— START Records for this task —

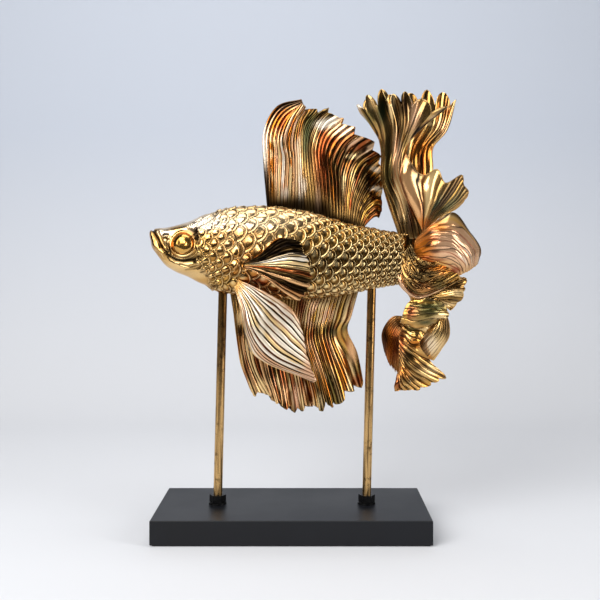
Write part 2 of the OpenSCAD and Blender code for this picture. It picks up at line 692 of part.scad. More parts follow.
lobe(veil_px, veil_grid, veil_pegs);  // tail_veil
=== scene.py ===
import math

import bpy
import numpy as np
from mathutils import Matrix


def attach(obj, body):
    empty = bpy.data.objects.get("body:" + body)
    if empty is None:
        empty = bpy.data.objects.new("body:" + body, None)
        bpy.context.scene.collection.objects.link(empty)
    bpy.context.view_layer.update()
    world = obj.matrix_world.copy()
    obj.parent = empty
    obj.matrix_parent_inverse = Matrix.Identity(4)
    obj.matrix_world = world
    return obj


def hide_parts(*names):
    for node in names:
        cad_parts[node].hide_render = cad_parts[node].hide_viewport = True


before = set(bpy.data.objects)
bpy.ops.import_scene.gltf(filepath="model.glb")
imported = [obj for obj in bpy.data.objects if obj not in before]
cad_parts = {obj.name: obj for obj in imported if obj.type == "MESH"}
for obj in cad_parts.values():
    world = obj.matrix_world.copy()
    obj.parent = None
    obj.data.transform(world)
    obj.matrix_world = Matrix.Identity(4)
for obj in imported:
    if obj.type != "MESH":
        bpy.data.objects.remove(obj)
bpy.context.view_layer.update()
print("CAD model loaded")

# Photograph frame: pixels across and down, and depth away from the viewer in the same pixels
photo = {
    "eye": 843.0,  # how far the viewer stands from the rods
    "sight": (306.6, 256.6),  # where the level line of sight meets the picture
    "pixel": 0.228 / 251.7,  # metres to a pixel at the rods: the body's length over its pixels
    "sightX": 0.01296, "sightZ": 0.2454  # the line of sight, in metres
}


def place(p):
    # a point seen at a pixel moves away from the line of sight in step with its distance from the viewer
    k = (photo["eye"] + p[..., 2]) / photo["eye"]
    x = (p[..., 0] - photo["sight"][0]) * k * photo["pixel"] + photo["sightX"]
    z = (photo["sight"][1] - p[..., 1]) * k * photo["pixel"] + photo["sightZ"]
    return np.stack((x, p[..., 2] * photo["pixel"], z), -1)


def seen(points):
    # the reverse of place, with both sides of the fish taken as the near one
    k = 1 - np.abs(points[..., 1]) / photo["pixel"] / photo["eye"]
    x = (points[..., 0] - photo["sightX"]) / photo["pixel"] / k + photo["sight"][0]
    y = photo["sight"][1] - (points[..., 2] - photo["sightZ"]) / photo["pixel"] / k
    return x, y


def spline(rows, reach):
    # Catmull-Rom curve through each row of points, read at that row's own shares of its length
    last = rows.shape[1] - 1
    i = np.clip(np.floor(reach * last).astype(int), 0, last - 1)
    t = (reach * last - i)[..., None]
    ends = np.concatenate((2 * rows[:, :1] - rows[:, 1:2], rows, 2 * rows[:, -1:] - rows[:, -2:-1]), 1)
    r = np.arange(len(rows))[:, None]
    a, b, c, d = (ends[r, i + k] for k in range(4))
    bend = 2 * a - 5 * b + 4 * c - d
    return b + (c - a) * t / 2 + bend * t ** 2 / 2 + (3 * b - a - 3 * c + d) * t ** 3 / 2


def across(rays, u):
    # the rays between the given ones, at shares u of the way from the first to the last
    columns = np.asarray(rays, float).transpose(1, 0, 2)
    return spline(columns, np.broadcast_to(u, (len(columns), len(u)))).transpose(1, 0, 2)


def wander(a, b, seed):
    # smooth random swell between about -1 and 1: a sum of slanted waves with random lengths and phases
    rng = np.random.default_rng(seed)
    total = np.zeros(np.broadcast(a, b).shape)
    for k in range(7):
        fa, fb = rng.normal(0, 1, 2)
        total += np.sin(2 * np.pi * (a * fa + b * fb) + rng.uniform(0, 2 * np.pi))
    return total / 2.6


def scattered(value):
    # a fixed number between 0 and 1 for each value, with no order to be seen: a large sine's fraction
    return np.mod(np.sin(value) * 43758.5, 1)


def smooth(low, high, value):
    # 0 up to low, 1 from high on and an S-bend between; with low above high it falls instead
    t = np.clip((value - low) / (high - low), 0, 1)
    return t * t * (3 - 2 * t)


def bell(value, middle, width):
    # 1 at the middle, and falling off to both sides as a normal curve
    return np.exp(-((value - middle) / width) ** 2)


def between(pairs, value):
    # straight lines through pairs of place and result, level past the first and the last
    return np.interp(value, *zip(*pairs))


def gridNormal(points, closed=False):
    # the cross product of the grid's two directions at each point, brought to length 1
    girth = np.roll(points, -1, 1) - np.roll(points, 1, 1) if closed else np.gradient(points, axis=1)
    normal = np.cross(np.gradient(points, axis=0), girth)
    return normal / np.maximum(np.linalg.norm(normal, axis=-1, keepdims=True), 1e-12)


def linear(text):
    # sRGB hex to linear colour: a straight piece near black, and the power 2.4 above it
    parts = [int(text[i:i + 2], 16) / 255 for i in (1, 3, 5)]
    return tuple(c / 12.92 if c <= 0.04045 else ((c + 0.055) / 1.055) ** 2.4 for c in parts) + (1.0,)


# Glazes over the gold, whose colours also serve for painted highlights and painted shade
leafColours = {
    "white": "#FFF2DC", "cream": "#F4D093", "rose": "#EDBC94", "gold": "#D6A24A", "orange": "#CC741E",
    "copper": "#8E3D1C", "taupe": "#A0834F", "moss": "#7A703E", "peach": "#E9B27C", "umber": "#33200F",
    "olive": "#4E4D28", "green": "#33402A", "night": "#0B0705"
}


def tinted(px, py, patches, paint=None):
    # soft ellipses laid one over another: middle across and down, half width, half height, colour, strength
    if paint is None:
        paint = np.zeros(px.shape + (4,))
    for x, y, halfX, halfY, name, strength in patches:
        share = strength * np.exp(-(((px - x) / halfX) ** 2 + ((py - y) / halfY) ** 2) ** 1.5)
        paint += (np.array(linear(leafColours[name])) - paint) * share[..., None]
    return paint


def painted(paint, antiqueAndShade, tone):
    # what the gilding reads: the glaze, how far the light glazes dull the metal, the dark of antiquing and
    # painted shade in grooves and hollows, and the tone
    paint[..., :3] /= np.maximum(paint[..., 3:], 1e-4)
    satin = smooth(0.3, 0.85, paint[..., :2].mean(-1)) * paint[..., 3]
    return {"tint": paint, "satin": satin, "antiqueAndShade": np.clip(antiqueAndShade, 0, 1), "tone": np.clip(tone, 0, 1)}


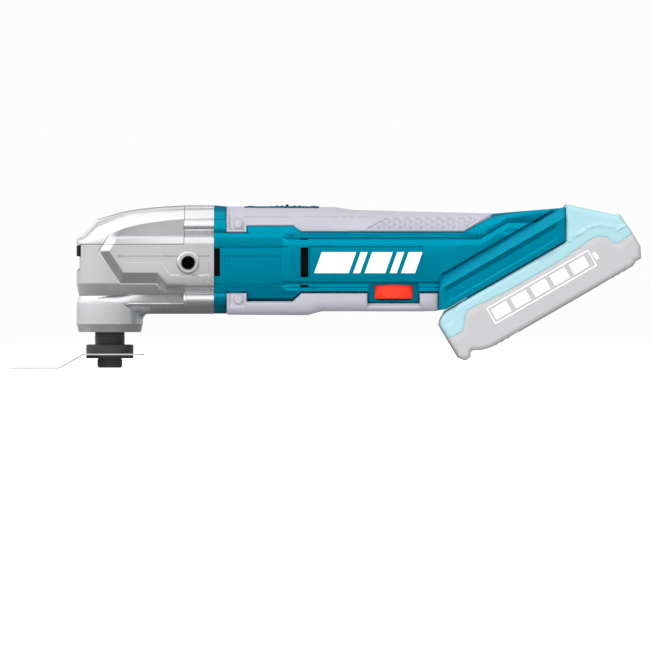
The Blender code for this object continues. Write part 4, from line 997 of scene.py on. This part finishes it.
def make_grips():
    for name, outline in (("upper", UPPER_GRIP), ("lower", LOWER_GRIP)):
        bm = grip_half(name, outline)
        for side, mesh in (("left", bm), ("right", mirrored(bm, False))):
            node = f"{name}_grip_{side}"
            piece(f"{node}_skin", mesh, RUBBER, "tool_body", node, sharp=40, skin=True)


def make_body_trim():
    """Black backing behind the vents, which is painted shade for the dark inside behind them, and a plain
    slanted mark in the side panel on each side.
    """
    backing = bmesh.new()
    for side in (-1, 1):
        reach_y = sorted((side * 21.5, side * 22.5))
        for x0, x1, z0, z1 in ((60.6, 65.2, -10.5, 8.0), (110.0, 116.8, -17.0, 14.0)):
            box((x0, x1), reach_y, (z0, z1), bm=backing)
    # Painted shade: black boxes that make the vent slots read dark.
    piece("vent_painted_shade_backing", backing, BLACK, "tool_body")
    for side, name in ((-1, "left"), (1, "right")):
        bm = bmesh.new()
        x = 119.0
        for width in (20.0, 4.0, 12.0, 4.0, 8.0):
            outline = [(x, -7.6), (x + width, -7.6), (x + width + 4.4, 4.6), (x + 4.4, 4.6)]
            x += width + 2.6
            loops = []
            for lift in (0.4, 0.85):
                loops.append([(a, side * (float(table(SIDE, a)) + lift), b) for a, b in outline])
            add_loops(bm, loops)
        piece(f"side_mark_{name}", bm, WHITE, "tool_body")


# ---------------------------------------------------------------- controls


def make_switch():
    """The plate on top with its moulded bars, and the ribbed slider in it."""
    plate = box((78.6, 122.1), (-11.0, 11.0), (28.0, 31.4))
    for x0, x1 in ((80.5, 84.0), (117.0, 120.5)):
        for y in (-6.0, -2.0, 2.0, 6.0):
            box((x0, x1), (y - 0.6, y + 0.6), (31.3, 31.75), bm=plate)
    piece("switch_plate_skin", plate, TEAL_DEEP, "tool_body", bevel=0.35)
    slider = box((93.0, 115.0), (-7.0, 7.0), (29.5, 31.55))
    for x, top in ((96.2, 31.85), (99.1, 31.85), (102.0, 32.5), (106.3, 31.85), (109.2, 31.85)):
        prism([(x, 31.0), (x + 2.4, 31.0), (x + 2.0, top), (x + 0.6, top)], -6.0, 6.0, "XZ", bm=slider)
    piece("switch_slider_skin", slider, BLACK, "slide_switch", "switch_slider", bevel=0.25)


def make_dial():
    """The speed dial, with grooves round its rim."""
    cx, cy = 164.7, -8.0
    profile = [
        (3.3, -21.4), (14.5, -21.4), (15.0, -22.4), (17.4, -22.4), (18.0, -21.6), (18.2, -18.3),
        (18.0, -15.0), (17.4, -14.2), (15.0, -14.2), (14.5, -18.2), (3.3, -18.2),
    ]
    dial = turned(profile, 160)
    for v in dial.verts:
        radius = math.hypot(v.co.x, v.co.y)
        if radius > 17.9:
            groove = 0.2 * (math.cos(56 * math.atan2(v.co.y, v.co.x)) > 0.3)
            v.co.x *= 1 - groove / radius
            v.co.y *= 1 - groove / radius
    bmesh.ops.translate(dial, verts=dial.verts, vec=(cx, cy, 0))
    piece("speed_dial_skin", dial, ORANGE, "speed_dial_wheel", "speed_dial", sharp=25)


# ---------------------------------------------------------------- spindle and accessory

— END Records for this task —

### Set exercise
Quote every line of the records above, from the first down to the one holding "imported = [obj", exactly as written.

### Completed task
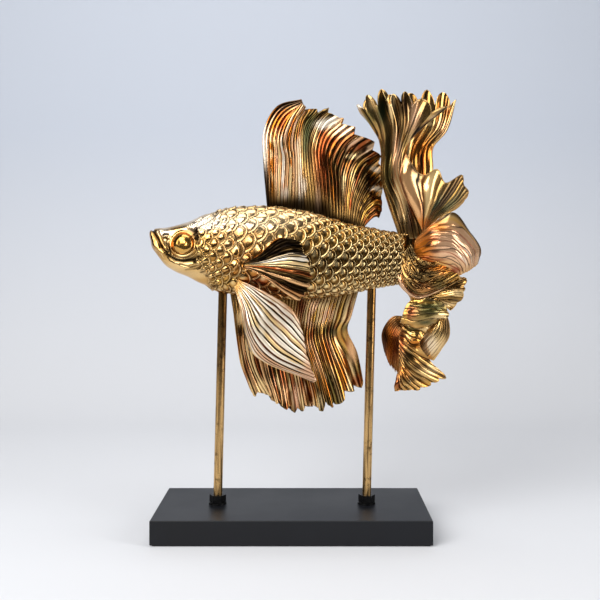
Write part 2 of the OpenSCAD and Blender code for this picture. It picks up at line 692 of part.scad. More parts follow.
lobe(veil_px, veil_grid, veil_pegs);  // tail_veil
=== scene.py ===
import math

import bpy
import numpy as np
from mathutils import Matrix


def attach(obj, body):
    empty = bpy.data.objects.get("body:" + body)
    if empty is None:
        empty = bpy.data.objects.new("body:" + body, None)
        bpy.context.scene.collection.objects.link(empty)
    bpy.context.view_layer.update()
    world = obj.matrix_world.copy()
    obj.parent = empty
    obj.matrix_parent_inverse = Matrix.Identity(4)
    obj.matrix_world = world
    return obj


def hide_parts(*names):
    for node in names:
        cad_parts[node].hide_render = cad_parts[node].hide_viewport = True


before = set(bpy.data.objects)
bpy.ops.import_scene.gltf(filepath="model.glb")
imported = [obj for obj in bpy.data.objects if obj not in before]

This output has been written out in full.